Eli will now explain.  Others have done so, Real Climate for one, but the Bunny has another simple picture that USAns can use on their uncs in a couple of weeks.

Start with the observation that sunlight is absorbed in the first few meters of the oceans.  How deep depends, of course, on what other kind of crap is there, bio and anthro, but for arguments sake a few meters.  That warms the top few meters, but the surface, that skin layer cools by evaporation.  Heat from the mixing layer will move by convection to the cooler skin layer.

Now comes the elegant part, back radiation warms the skin layer.  That means back radiation decreases the temperature difference between the skin layer and the mixing layer, Since convection depends on temperature difference, the rate of heat loss from the mixing layer decreases.  Thus the mixing layer will be warmer than it would be without back radiation and the extra warmth will be carried into the deeper ocean by conduction and currents.

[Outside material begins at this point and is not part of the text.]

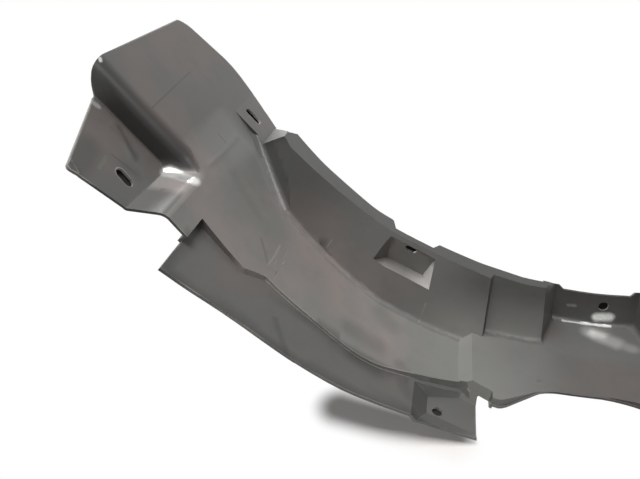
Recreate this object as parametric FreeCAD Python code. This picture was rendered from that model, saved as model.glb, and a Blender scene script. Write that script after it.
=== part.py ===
"""Wheel arch liner: one thin moulded sheet that lines the inside of a car's wheel arch.

The model is made about the wheel axle, which runs along Y. Angles are counted from straight
down, negative towards the nose, and +Y is inboard. The sheet is the difference of two solids:
the space that the sheet wraps round, and the same space grown by the sheet's thickness. It is
then trimmed to its outline and punched. Last, it is set down on the floor in its resting pose.
"""
import FreeCAD
import Part
import math
import os

V = FreeCAD.Vector

# Sheet and arch
SHEET = 2.0
ARCH_RADIUS = 390.0
ALONG = ARCH_RADIUS / 390.0
PANEL_RISE = 10.0
STEP_ANGLE = -16.9
STEP_RUN = 1.1
TAIL_ANGLE = 82.0
NOSE_ANGLE = -51.2
NOSE_BREAK = 1.8
NOSE_LENGTH = 130.0
PLATE_END = 250.0

# Outer band, set down below the channel: how far, at its ends and in the middle
BAND_NOSE_DROP = 6.0
BAND_MIDDLE_DROP = 1.8
BAND_MIDDLE_ANGLE = -34.0
BAND_END_DROP = 7.5
BAND_END_ANGLE = -13.5
BAND_END = -98.5

# Side wall and the flange on its top
WALL_DRAFT = 9.0
FOOT_ROUND = 5.0
PANEL_START = 92.5
FLANGE_NOSE_RADIUS = ARCH_RADIUS - 39.0
FLANGE_NOSE_ANGLE = -50.9
FLANGE_MIDDLE_RADIUS = ARCH_RADIUS - 55.0
FLANGE_MIDDLE_ANGLE = -37.0
FLANGE_RADIUS = ARCH_RADIUS - 60.0
FLANGE_ANGLE = -12.0
PAD_LENGTH = 37.0
PAD_RISE = 4.0
RECESS_RADIUS = ARCH_RADIUS - 39.2
CHEEK_RADIUS = FLANGE_RADIUS - 1.0
CHEEK_SLOPE = 32.5
CHEEK_START = 143.0
CHEEK_END = 50.0

# Turned-down front edge of the panel: the lip beside the clip pocket, then the tail's edge
LIP_TURN = 6.0
LIP_FULL_ANGLE = -11.5
LIP_END_ANGLE = -7.0
EDGE_START_ANGLE = -6.0
EDGE_FULL_ANGLE = 6.0
EDGE_TURN = 6.0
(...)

Greenhouse gas warming of the surface thus acts as a control valve regulating the heating of the oceans by the sun.  The same thought about how greenhouse gases regulate the emission of heat from the Earth into space was expressed many years ago by John Tyndall
[T]he atmosphere admits of the entrance of the solar heat, but checks its exit; and the result is a tendency to accumulate heat at the surface of the planet.
To which Eli would add
The ocean surface  admits of the entrance of the solar heat, but infrared surface warming checks its exit; and the result is a tendency to accumulate heat in the oceans.